Currently as it stands it looks like we're getting them for:

15 buyers gets us $849.38
20 buyers gets us $749.66










Videos:

Audi Q7 4.2 MagnaFlow Exhaust:
http://tinypic.com/r/5d53mh/7

Interior w/ Window Open 4.2L MagnaFlow Exhaust:
http://tinypic.com/r/jkv9sx/7

Exterior Q7 4.2L MagnaFlow Exhaust:
http://tinypic.com/r/2dwhl5x/7



Coupon Code: Q71542
$849.32

The price will automatically adjust after 20 buyers, noone will be charged until the exhausts ship which would be July.

http://www.hottexhaust.com/detail.asp?Product_ID=16344


----------



## FreeGolf (Sep 18, 2003)

BTW: Prices INCLUDE shipping when you use the coupon code above.


----------



## gringoloco2000 (Feb 21, 2004)

Want for 3.6.


----------



## FreeGolf (Sep 18, 2003)

get nine other people on board... they will not make one unless they can sell 10 or more units...


----------



## VWHACK (Jan 10, 2001)

Did this never happen?
There's no info on Maganflows site.


----------



## FreeGolf (Sep 18, 2003)

go to hottexhaust.com it is on there. i dont know which coupon code is valid these days so either contact them directly or pay full price. milltek is another option if which sounds very good as well but costs nearly 40% more.


----------



## VWHACK (Jan 10, 2001)

Its not, it never made it into production.


----------



## FreeGolf (Sep 18, 2003)

get ten others and it will be and at a discounted rate or go milltek or eisenmann.


----------



## VWHACK (Jan 10, 2001)

Magnaflow said no " group buys" 
Wasn't produced aside from prototype.
I ordered Remus today.


----------



## FreeGolf (Sep 18, 2003)

MagnaFlow doesnt do group buys the vendors do. 

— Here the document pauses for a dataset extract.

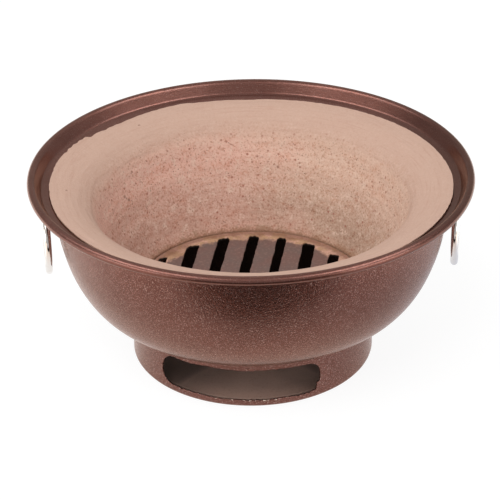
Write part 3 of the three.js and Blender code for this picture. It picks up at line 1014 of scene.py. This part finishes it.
def fired_clay(finish):
    """Matt clay: tan on the shoulder, pinker inside with painted light that lifts the left of the
    fire bowl, painted shade low down, broad clouds, faint smoothing marks round the shoulder, red
    grains, pale grit, pores and a few nicks darkened by painted shade, and stained where it meets
    the grate. Heights are in metres."""
    material, place = new_material("fired_clay")
    x, y, z = place.split()
    cloud = noise(place, 55 * MM, 4.0)
    mottled = noise(place, 7 * MM, 6.0, 0.75)
    grit = noise(place, 1.5 * MM, 3.0, 0.6)
    stretched = {0: y.math("ARCTAN2", x) * 0.0072, 1: from_axis(x, y), 2: z}
    strokes = noise(add(place.tree, "CombineXYZ", stretched), 1.6 * MM)
    rough = z.ramp(0.134, 0.112, 0.12, 1.0)
    # painted light: the fire bowl is painted pinker and lighter towards the left, where the lamp leaves its
    # wall in shade; the pink also grows low down
    leftwards = cloud * -0.16 + (x + 0.08)
    pink = leftwards.ramp(0.075, -0.045, 0.1, 1.0) * z.ramp(0.126, 0.108, 0.5, 1.0)
    red = grains(place, 4.2 * MM, edge=0.30, core=0.14, channel=0, least=0.55, strength=0.75)
    pores = grains(place, 2.6 * MM, edge=0.24, core=0.10, channel=1, least=0.62)
    pores = pores * z.ramp(0.136, 0.112, 0.1, 1.0)
    holes = largest(pores, *(nick(place, grit, *sizes) for sizes in NICKS))
    stained = mottled * 0.022 + (grit * 0.010 + z)
    base = layered(
        finish.clay,
        (z.ramp(0.131, 0.117), mix(pink, finish.clay_tan, finish.clay_pink_lift)),
        # painted shade low in the fire bowl, broken up by the clouds
        (z.ramp(0.106, 0.056) * cloud.ramp(0.7, 0.3, 0.6, 0.9), (0.55, 0.53, 0.50), "MULTIPLY"),
        (rough * mottled.ramp(0.48, 0.66, 0.0, 0.75), (0.88, 0.74, 0.68), "MULTIPLY"),
        (rough * mottled.ramp(0.46, 0.34, 0.0, 0.6), finish.clay_light),
        (z.ramp(0.118, 0.134) * strokes.ramp(0.5, 0.8, 0.0, 0.18), finish.clay_red),
        (rough * grit.ramp(0.54, 0.70, 0.0, 0.8) * z.ramp(0.055, 0.095, 0.3, 1.0), finish.clay_light),
        (rough * grit.ramp(0.48, 0.33, 0.0, 0.75), (0.66, 0.52, 0.44), "MULTIPLY"),
        (rough * red, finish.clay_red),
        # painted shade in the pores and nicks
        (holes * 0.7, finish.clay_pore),
        (stained.ramp(0.0710, 0.0650, 0.0, 0.75), finish.clay_joint),
    )
    relief = strokes * 0.3 + (holes * -0.7 + (mottled * 0.7 + grit))
    finish_surface(base, relief, 0.30 * MM, {"Roughness": 0.95, "Specular IOR Level": 0.15})
    return material


def nick(place, grit, x, y, height, size):
    """A hole at a place, all in millimetres, with an edge frayed by the grit."""
    inputs = {0: place, 1: (x * MM, y * MM, height * MM)}
    away = add(place.tree, "VectorMath", inputs, "Value", operation="DISTANCE")
    size = size * MM
    return (grit * (-1.6 * size) + away).ramp(0.1 * size, -0.3 * size, 0.0, 0.8)


def dusty_plate(finish, grate):
    """Brown painted plate under clay dust, with clay slip and ochre patches on the border, thicker
    by the rim, and painted shade on the cut faces."""
    material, place = new_material("grate_steel")
    x, y, z = place.split()
    grain = noise(place, 2.2 * MM, 4.0)
    cloud = noise(place, 16 * MM)
    sand = noise(place, 1.3 * MM)
    wobble = grain * (5 * MM) + (cloud * (11 * MM) + from_axis(x, y))
    edge = grate.radius - grate.slip_width
    sandy = layered(
        finish.slip,
        (noise(place, 9 * MM, 2.0).ramp(0.45, 0.58, 0.0, 0.9), finish.ochre),
        (sand.ramp(0.42, 0.66, 0.0, 0.45), finish.clay_joint),
        (cloud.ramp(0.54, 0.62, 0.0, 0.45), finish.clay_joint),
        (wobble.ramp(grate.radius - 0.5 * MM, grate.radius + 4.5 * MM, 0.0, 0.6), finish.clay_pore),
    )
    base = layered(
        finish.plate,
        (cloud.ramp(0.35, 0.65, 0.0, 0.35), finish.enamel),
        (grain.ramp(0.48, 0.75, 0.0, 0.16), finish.slip),
        (wobble.ramp(edge + 7 * MM, edge + 11 * MM), sandy),
        # painted shade on the cut faces, below the plate's top
        (z.ramp(GRATE_HIGH.z - 0.7 * MM, GRATE_HIGH.z - 1.3 * MM), finish.painted_shade),
    )
    finish_surface(base, sand, 0.25 * MM, {"Roughness": 0.72, "Specular IOR Level": 0.35})
    return material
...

Remus is okay but the tips are gross and many have claimed to have had rust issues as with Remus in the past.


----------



## VWHACK (Jan 10, 2001)

I am a vendor, I own a shop. ( see signature) 
It wasn't exactly the dialog used. I simply asked how many needed, they said over 10+ but it really wasn't something they were interested in producing at this time.


----------



## FreeGolf (Sep 18, 2003)

i have signatures turned off... some people put too much nonsense and clutter the screen... in any event, it is what it is... shame it would have been a great exhaust for an excellent price.


----------



## VWHACK (Jan 10, 2001)

I agree, I have techtonics on my Touareg, sounds menacing with fabspeed downpipes.


----------



## FreeGolf (Sep 18, 2003)

i went with milltek and no complaints. sounds great. it would be nice if they had one for my rrs-sc.


----------